Without that change, "Rumble, recalled that, 'Lockheed would have very likely been the winner' – they were the less risky option, were cheaper, and 'could probably pull off a fast IOC initial operational capability,'" according to Young.

With that in mind, it is clear the Air Force had decided in the end that affordability was not a significant enough factor to choose Senior Peg, which stood to be significantly cheaper than its competitor. In his thesis, Lt. Col. Young says Rumble also told him that "Senior Ice was estimated to cost $9.4 billion versus $7.8 billion for Lockheed’s Senior Peg for Full Scale Development."

Fast forward and the B-2 Spirit would become the most expensive aircraft ever bought. This was due to a myriad of factors, including ballooning development costs, changes made by the Air Force for requirements, and the crumbling of the Soviet Union that led to massive decreases in defense spending. The latter reality prompted consecutive cuts in B-2 production, often referred to as the budgetary 'death spiral' in Pentagon parlance. Still, really, the B-2 was incredibly groundbreaking and with just 21 ever built, has always been somewhat experimental in nature.

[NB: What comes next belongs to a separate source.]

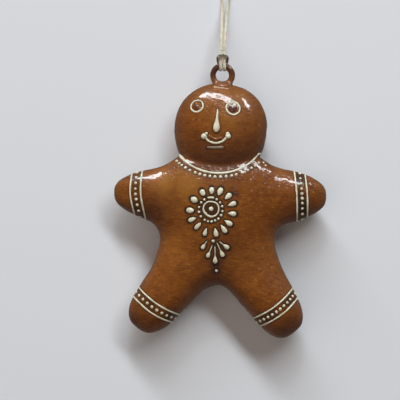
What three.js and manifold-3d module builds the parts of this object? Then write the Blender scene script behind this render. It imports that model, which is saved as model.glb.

There is an interesting parallel here with the B-21 today, which, like Senior Peg, was designed from the outset to trade size and some complexity for lower cost and faster acquisition. We will never know what would have come of the ATB program if Senior Peg had won, but one has to wonder if Lockheed's approach would have resulted in a larger, more robust stealth bomber force and what exactly would have been traded in capabilities for it.

B-21 Raider. USAF

Regardless, in the end, the Air Force got great value out of the small fleet of B-2s they ended up acquiring and that aircraft has given birth to the highly promising B-21 Raider. But at least now we can see our best approximation of what the Skunk Works' competing ATB design would have looked like if it was chosen to usher in the strategic stealth bomber revolution.